Run to where the ball is going

Anticipation. This is what defines the difference between a good and a great player. I used to get frustrated playing rugby because other players always seemed to get more ball than me. I assumed they were lucky — in the right place at the right time. Eventually, I realised they were making their own luck. They could read the game and were positioned in the right place to pick up that pass in broken play or make that spot tackle.

The people who are the best at this also make it look so easy. Because they were not trying to catch up with the play, they are already there, waiting for it to come to them. I considered them greedy, but deep down I knew my belief was really just a jealous justification.

This ability to anticipate is not restricted to the sports field. Many businesses have been founded on clever anticipation. And the best ones are those who have correctly identified the second-order impacts of a change.

Amazon is possibly our greatest example of running to where the ball is. They began life as an online bookseller, exploiting the internet's infinite shelf space.

They have since morphed into a vast e-commerce business, a state-of-the-art logistics provider, a cloud computing behemoth, and have become the world’s third-largest advertising platform (after Google and Meta).

Phew! Amazon has grown into a monster from nothing (a rather shrewd one).

What they have done is identify structural shifts (e.g., the internet enabling e-commerce) and built internal capabilities to take advantage of them, e.g., cloud computing for all their data. Then they turned that capability into a platform (Amazon Web Services) and used it to enter adjacent markets, to the point where they now dominate cloud computing.

They focused on where the ball was headed and ran there.

Google is another example where the founders correctly anticipated a need and ran to meet it. The need was to find information on the internet easily. Their solution was algorithmic, rather than via the directories or portals that were commonplace at the time. This approach was a big win, and they dominated online search. But it was a second-order outcome that has driven their success. They found themselves sitting on a pile of search intent data, which meant they were beautifully positioned to build an advertising business. Cha-ching!

We cannot ignore timing in all of this. An average idea at the right time will outperform a great idea at the wrong time. Most successes cannot claim to be the first with their idea. YouTube was by no means the first video streaming platform launched. Interestingly, when Google bought YouTube for $1.6b in 2006, people thought it was an absurdly high price to pay. It has now become a massive money-printing machine, making it one of the best tech acquisitions in history. This shows how rubbish most of us are at predicting futures.
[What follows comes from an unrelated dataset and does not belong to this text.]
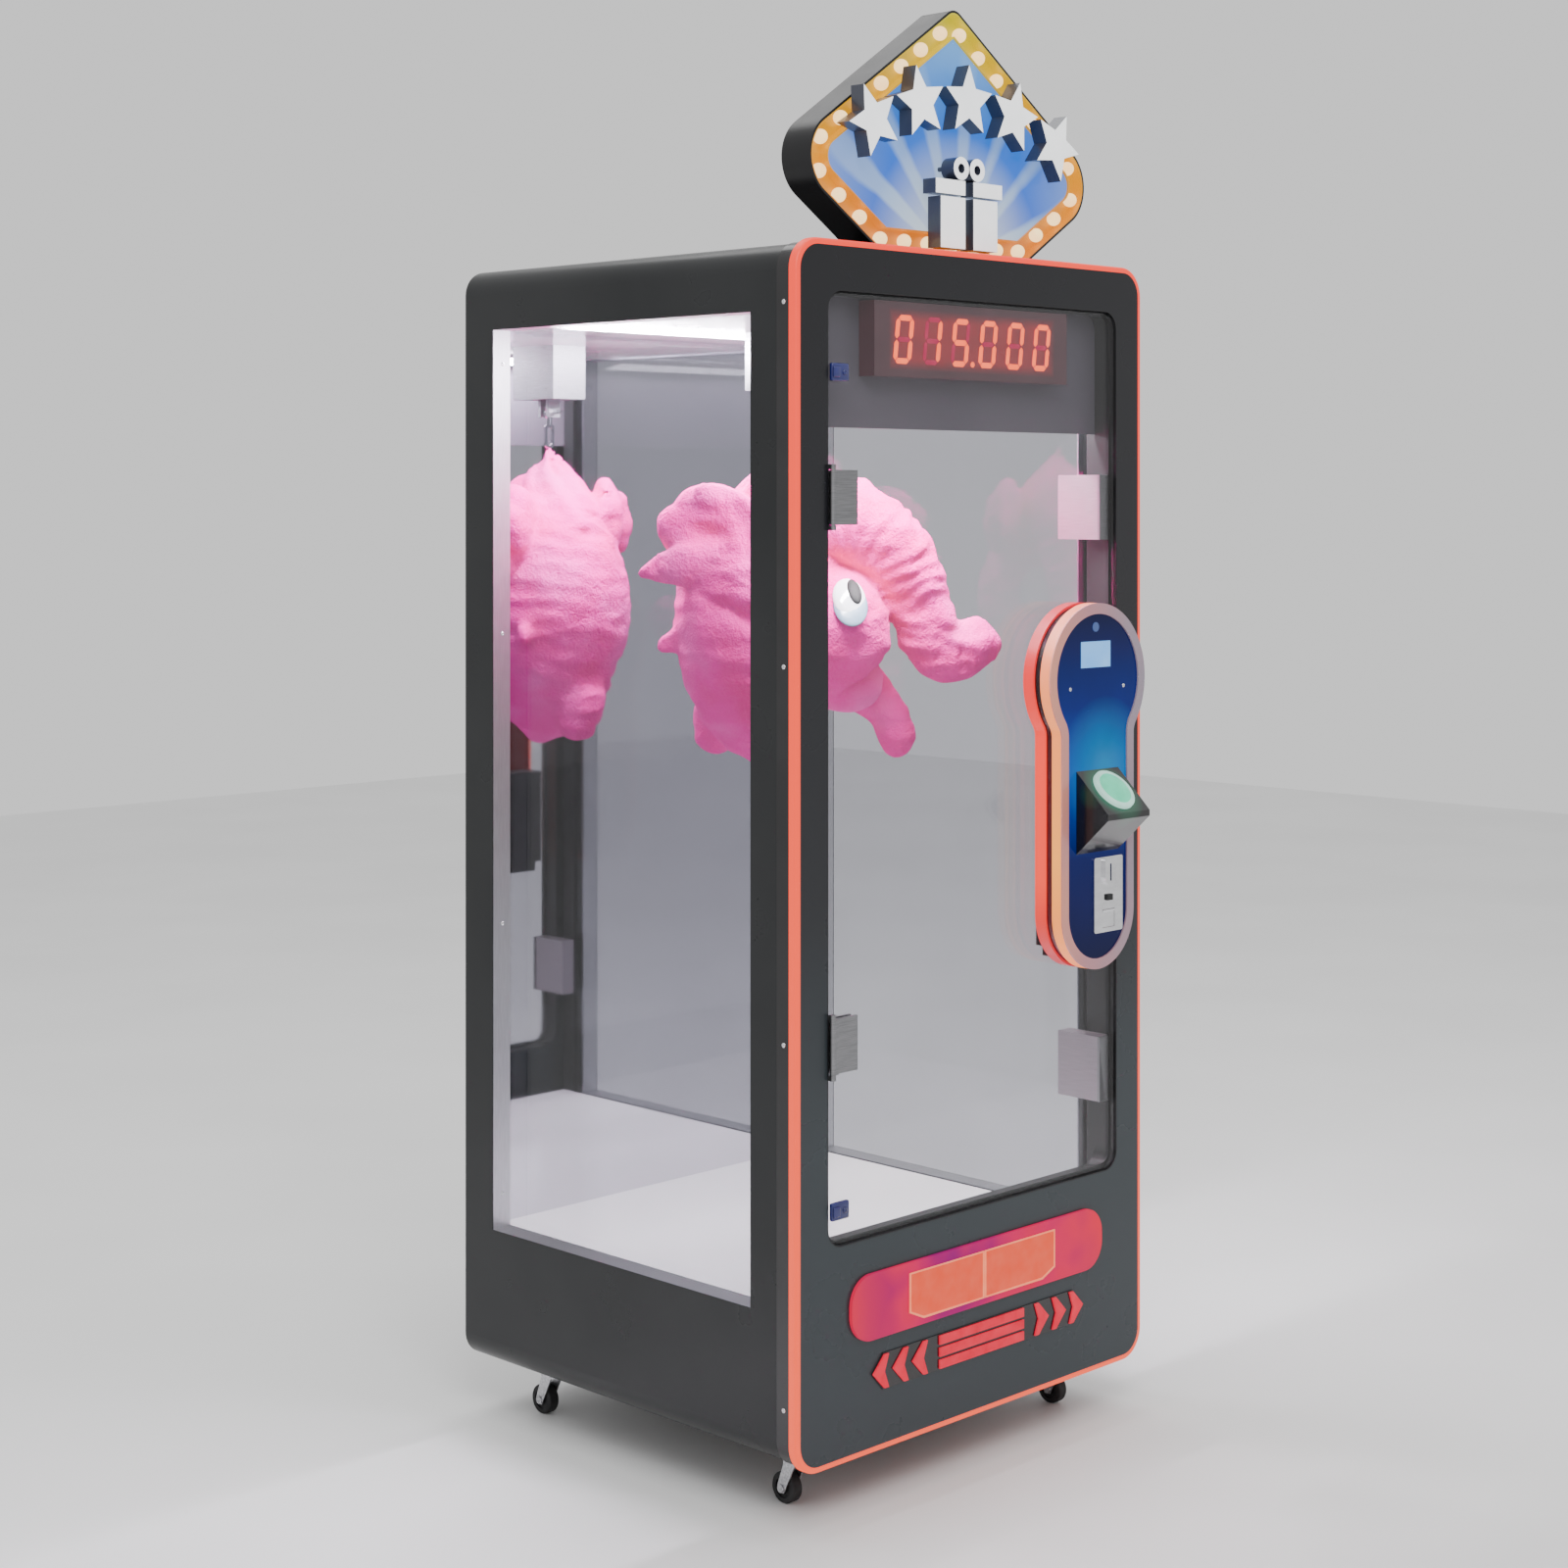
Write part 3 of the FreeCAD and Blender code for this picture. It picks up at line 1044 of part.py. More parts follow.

It should be noted that the success of online video wasn't driven by a single breakthrough. It emerged from several simultaneous shifts: smartphone cameras + mobile bandwidth + cheap storage. YouTube was a first-order consequence. The second-order consequences were the creation of influencers, creator economies, social commerce, podcast studios in spare bedrooms, news media outlets losing relevance, and entirely new career paths that barely existed twenty years ago.

The future is notoriously difficult to predict. Most forecasts are wrong. But a useful exercise is to look at major shifts already underway and ask what happens when they collide. And then what are the potential second-order effects?

  • Aging population + robotic assistance = robot relationship services (for those not getting on with their robot)

  • Predictive health + food as medicine + customised food delivery services = BYO food restaurants

  • Driverless cars + car-to-car connectivity = traffic lights become redundant and are repurposed as baby billboards displaying city information, events, and public art

  • Drone delivery + car connectivity = death of fast food drive-throughs and the birth of drone hubs

  • Driverless cars + cheap energy = cheaper travel → more travel → more tyre wear → tyre manufacturers prosper.

There are all sorts of futures one can imagine when you start to combine shifts. The trick is not predicting which future will emerge with certainty. It is positioning yourself close enough to the action that when it does emerge, you're already there to catch the pass.